Taste-wise, it’s quite pleasant. Definitely earthy, but nothing like the dirt that the bagged pu’erh I tried a couple days ago was. It’s kind of reminding me of the piece inside a pistachio shell, not part of the edible nut, but coating it and attaching it to the hard shell. Er, I should probably be able to figure out what that part is botanically, but I’m really tired right now. REALLY tired. You’d never know that I just drank a whack of caffeinated tea.

Anyways, that’s what it reminds me of. I’m not tasting fishiness, and that aroma has pretty much dissipated. This is definitely a different sort of tea, but it’s growing on me with every sip. A nice change from flavoured. I’m now looking even more forward to my Verdant order arriving!!

I still have the other half-chunk she gave me; I think I’ll try that one more gong-fu style, including one or two rinses to begin with, since that seems to be the norm with pu’erhs.

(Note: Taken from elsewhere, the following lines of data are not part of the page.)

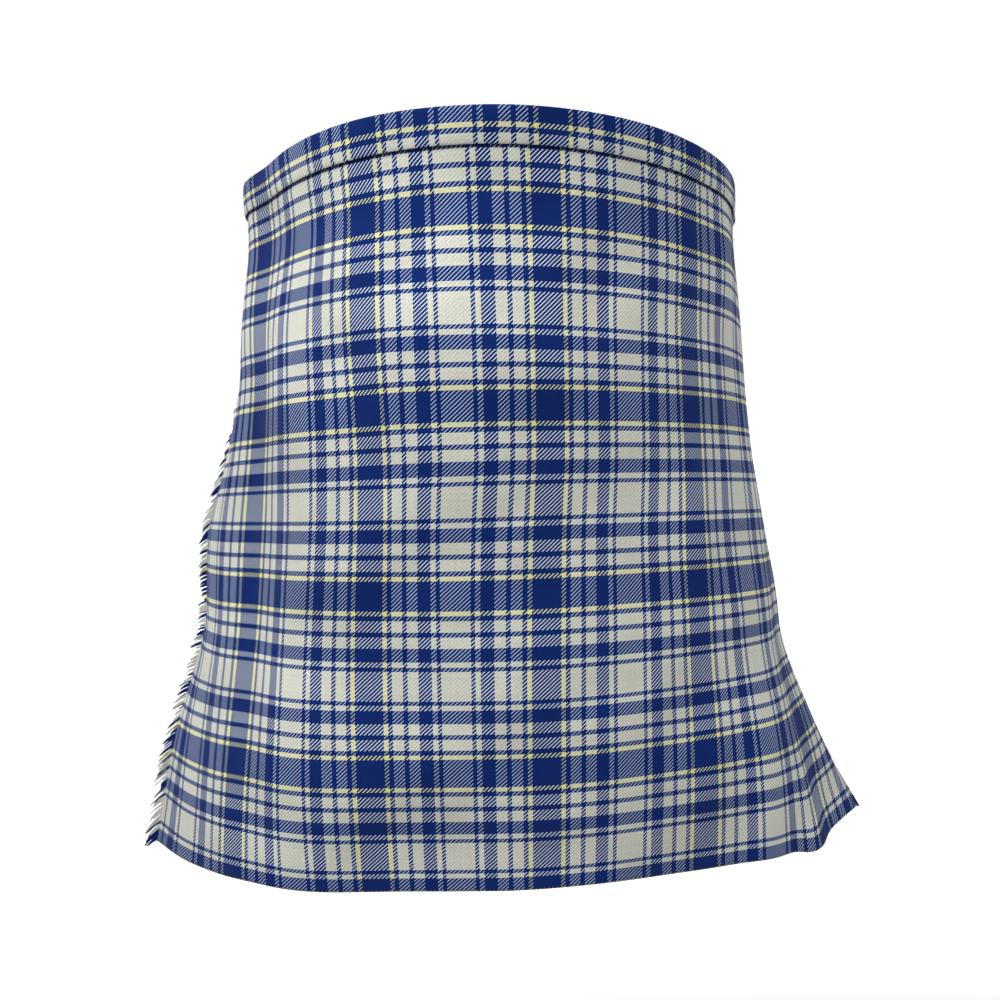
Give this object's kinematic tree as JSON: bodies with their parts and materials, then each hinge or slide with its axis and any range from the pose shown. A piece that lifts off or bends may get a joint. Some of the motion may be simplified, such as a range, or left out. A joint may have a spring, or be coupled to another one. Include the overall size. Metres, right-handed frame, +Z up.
{
  "type": "scottish kilt",
  "caption": "Wrapped tartan kilt: flat over apron with one fringed edge, under apron, knife-pleated back, folded waistband, and a leather strap and buckle at each hip.",
  "frame": {"origin": "middle of the waist opening at the top edge of the waistband", "axes": "+Z up out of the waist opening, wearer faces -Y, wearer's left is +X"},
  "size_m": [0.6851, 0.4767, 0.6503],
  "materials": {
    "tartan": "twill-woven worsted wool, blue and off-white tartan with a thin yellow line",
    "fringe": "frayed yarns of the same cloth",
    "leather": "smooth black strap leather, edge-stitched",
    "buckle": "polished nickel plate"
  },
  "bodies": {
    "root": {"over_apron": "tartan", "under_apron": "tartan", "pleats": "tartan", "waistband_front": "tartan", "waistband_back": "tartan", "waistband_under": "tartan", "fringe": "fringe", "strap_left": "leather", "strap_right": "leather", "chape_left": "leather", "chape_right": "leather", "buckle_left": "buckle", "buckle_right": "buckle", "prong_left": "buckle", "prong_right": "buckle"}
  },
  "joints": []
}
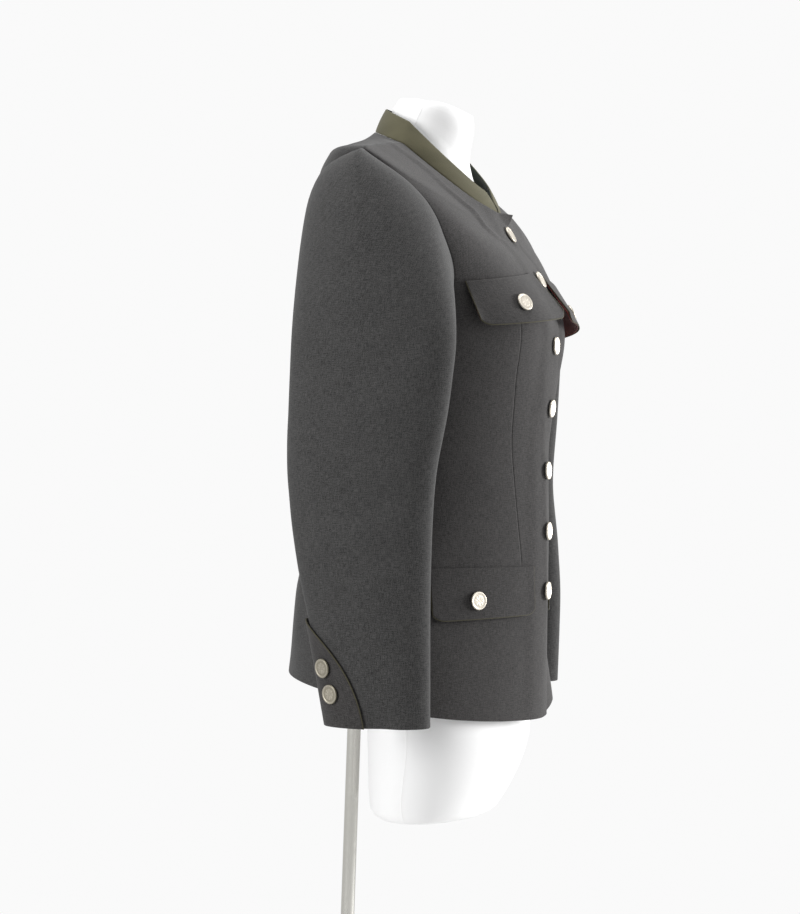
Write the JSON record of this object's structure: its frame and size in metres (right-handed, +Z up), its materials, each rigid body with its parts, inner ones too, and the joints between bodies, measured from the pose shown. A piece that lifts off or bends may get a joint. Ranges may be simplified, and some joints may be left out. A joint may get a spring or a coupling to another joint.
{
  "type": "trachten jacket on dress form",
  "caption": "Hip-length grey wool jacket with a stand collar, flapped pockets and curved cuff tabs, worn by a limbless dress form on a pole and a round base.",
  "frame": {"origin": "middle of the base plate's underside", "axes": "+Z up, the jacket's front faces -Y, the wearer's right side is -X"},
  "size_m": [0.5518, 0.3693, 1.456],
  "materials": {
    "wool": "charcoal melange wool flannel, matt",
    "olive_cloth": "olive wool felt, matt",
    "lining": "dark rust-red satin lining",
    "pewter": "old silver, lightly worn",
    "form_shell": "smooth matt white",
    "chrome": "polished"
  },
  "bodies": {
    "root": {"back_left": "wool", "back_right": "wool", "base": "chrome", "bracket": "chrome", "chest_button_left": "pewter", "chest_button_right": "pewter", "chest_flap_left": "wool", "chest_flap_lining_left": "lining", "chest_flap_lining_right": "lining", "chest_flap_right": "wool", "collar": "olive_cloth", "cuff_button_left_1": "pewter", "cuff_button_left_2": "pewter", "cuff_button_right_1": "pewter", "cuff_button_right_2": "pewter", "cuff_tab_left": "wool", "cuff_tab_right": "wool", "form": "form_shell", "front_button_1": "pewter", "front_button_2": "pewter", "front_button_3": "pewter", "front_button_4": "pewter", "front_button_5": "pewter", "front_button_6": "pewter", "front_button_7": "pewter", "front_left": "wool", "front_right": "wool", "hip_button_left": "pewter", "hip_button_right": "pewter", "hip_flap_left": "wool", "hip_flap_right": "wool", "pole": "chrome", "under_sleeve_left": "wool", "under_sleeve_right": "wool", "upper_sleeve_left": "wool", "upper_sleeve_right": "wool"}
  },
  "joints": []
}
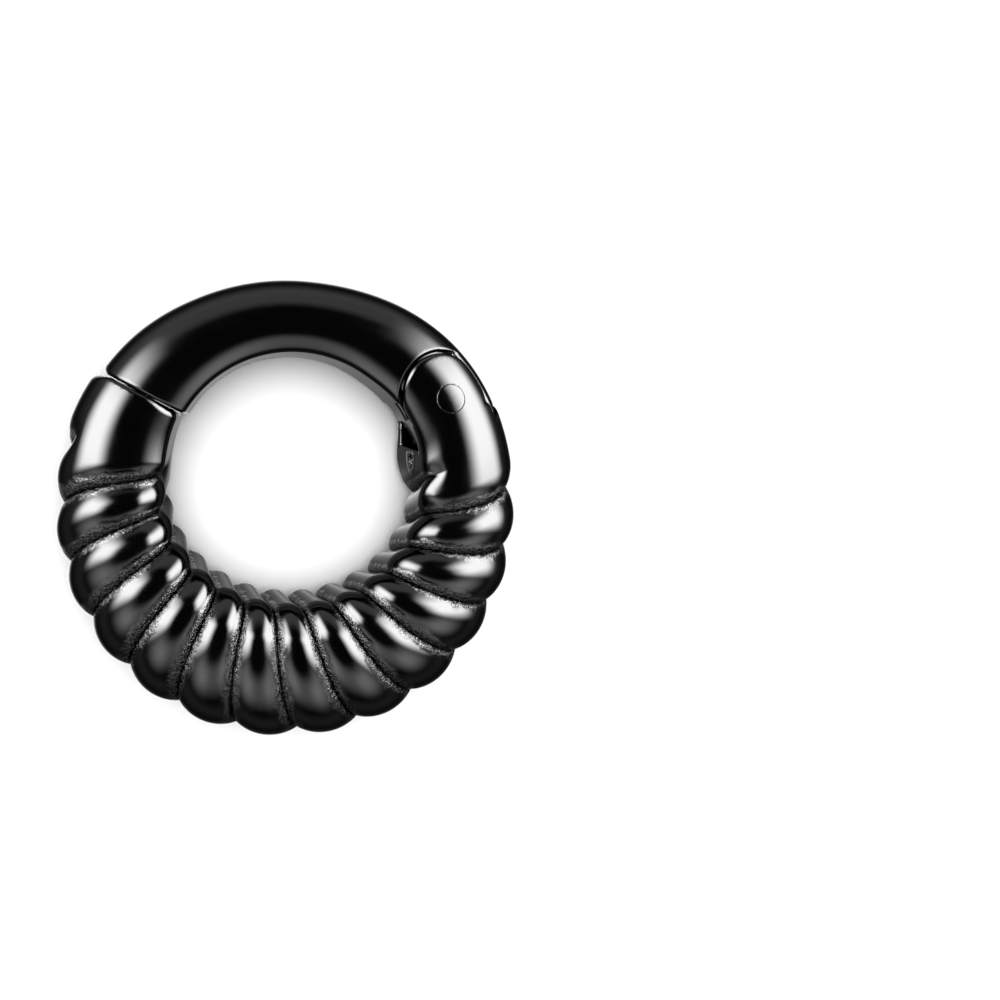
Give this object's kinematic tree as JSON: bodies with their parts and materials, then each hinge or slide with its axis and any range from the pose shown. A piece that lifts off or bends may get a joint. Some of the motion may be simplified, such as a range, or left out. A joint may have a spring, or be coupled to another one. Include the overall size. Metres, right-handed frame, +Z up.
{
  "type": "hinged ear weight",
  "caption": "Tapered ring ear weight in polished black steel: a heavy arc with helical ridges and a smooth hinged gate that clicks shut.",
  "frame": {"origin": "centre of the bounding box at the floor that the ring lies on", "axes": "+Z up, out of the ring's front face but for the 4.4 degree tilt at which the tapered ring lies; +Y towards the gate; +X towards the hinge"},
  "size_m": [0.03, 0.0298, 0.0097],
  "materials": {
    "black_steel_body": "mirror-polished black coating on the ridges and shoulders, rough cast grain in the grooves",
    "black_steel_gate": "mirror-polished black coating",
    "black_steel_pin": "mirror-polished black coating",
    "plain_steel": "plain machined steel"
  },
  "bodies": {
    "arc": {"weight_body": "black_steel_body", "hinge_pin": "black_steel_pin"},
    "gate": {"gate": "black_steel_gate", "latch_tongue": "plain_steel"}
  },
  "joints": [
    {"name": "gate_hinge", "type": "hinge", "parent": "arc", "child": "gate", "pos_m": [0.00995, 0.00727, 0.00367], "axis": [0, -0.0747, -0.9972], "range_deg": [0, 75]}
  ]
}
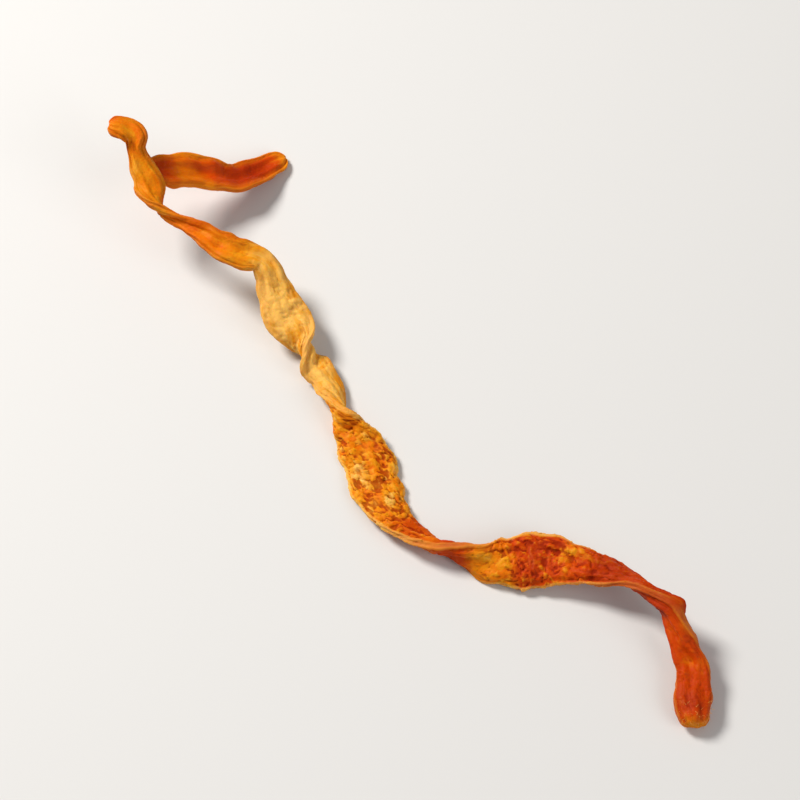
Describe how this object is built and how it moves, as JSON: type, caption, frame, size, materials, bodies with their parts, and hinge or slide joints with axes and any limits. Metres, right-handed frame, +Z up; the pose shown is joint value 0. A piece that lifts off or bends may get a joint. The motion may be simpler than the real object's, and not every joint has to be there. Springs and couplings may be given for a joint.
{
  "type": "dried cordyceps flower",
  "caption": "Dried cordyceps fruiting body: a long flat stem, twisted and wrinkled, from a blunt base to a hooked tip, with a short grooved side branch. It lies on a surface.",
  "frame": {"origin": "on the surface that the strand lies on, under the middle of its box", "axes": "+Z up from the surface; +Y from the blunt base end towards the forked tip end; +X to the side of the blunt base"},
  "size_m": [0.0464, 0.0508, 0.0094],
  "materials": {
    "stem_skin": "dried fungus skin, matt to satin, golden orange, wrinkled and finely granular",
    "branch_skin": "dried fungus skin, satin, deep red orange, with a furrow along it"
  },
  "bodies": {
    "root": {"stem": "stem_skin", "side_branch": "branch_skin"}
  },
  "joints": []
}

I took a picture of the little box; I will try to post it on here (maybe from my phone?!) and perhaps someone can tell me what it is! Or where it’s from! Or something!

Preparation
Boiling 4 min, 0 sec
TeaBrat

generally I don’t experience fishiness in sheng pu-erhs

Kittenna

Not even smell? Hmm, it definitely smelled mildly fishy to me. Like I said though, I have no idea of its origins; the box is pictured. It says ‘sheng’ on it, so I made the assumption that that was what it was.

TeaBrat

usually not…

Kittenna

Oh well, this is the first straight one I’ve tried so I really didn’t know what to expect! It was pleasant enough in flavour though, so I’ll try more and then perhaps bring my experiences back to this one.